6. Generalization and Prospects

While mass decorrelation techniques are predominantly developed for jet tagging and resonance searches in high energy physics, the methodology is generalizable to other protected attributes and domains, such as fairness and data anonymity tasks. The use of invertible mappings and attribute-conditioned decorrelation is applicable wherever undesirable correlations compromise analysis integrity or induce systematic bias.

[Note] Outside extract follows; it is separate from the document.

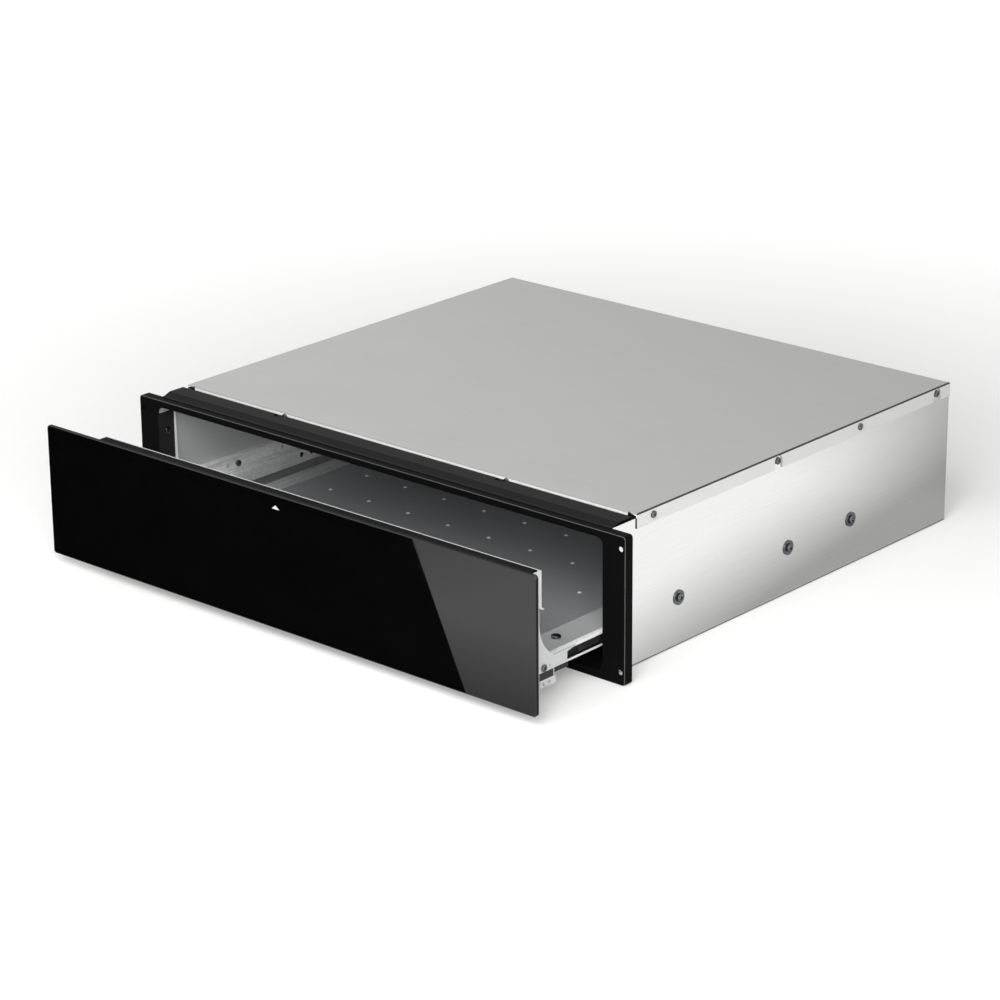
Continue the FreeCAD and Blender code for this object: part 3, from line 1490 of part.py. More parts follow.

A plausible implication is that further development of conditional decorrelation frameworks may improve anomaly detection, clarify causal inference, and extend to unsupervised settings as needed. Extensions to decorrelate multiple attributes and to integrate model selection based on cross-domain significance metrics are suggested (Klein et al., 2022).

7. Practical Implementation and Benchmarking

Mass-decorrelated discriminants have been benchmarked in specific scenarios, such as tagging boosted $Z′ \to q\bar{q}$ in association with photons, using large-radius jets ($R=1.0$) and multivariate input features (jet kinematics, $τ_{21}$, energy correlation functions, photon information). Discriminants constructed with adversarial, normalizing flow, or specialized transformer networks achieve flatter background mass spectra and improved discovery significance.

Implementation typically involves:

• Simultaneous training of classifier and decorrelation components (adversary or CNF), using stochastic optimization and careful hyperparameter selection ($\lambda$ regularization strength).
• Event-based selection and loss computation in mass and classifier output windows matched to analysis requirements.
• Post-training application in analysis regions defined by classifier score bins, using expected significance for model selection.

Continued comparative studies of decorrelated discriminant methods reinforce their impact on minimizing systematic uncertainties and enhancing resonance search sensitivity. The decorrelation paradigm now forms a foundational aspect of high energy physics machine learning analysis workflows.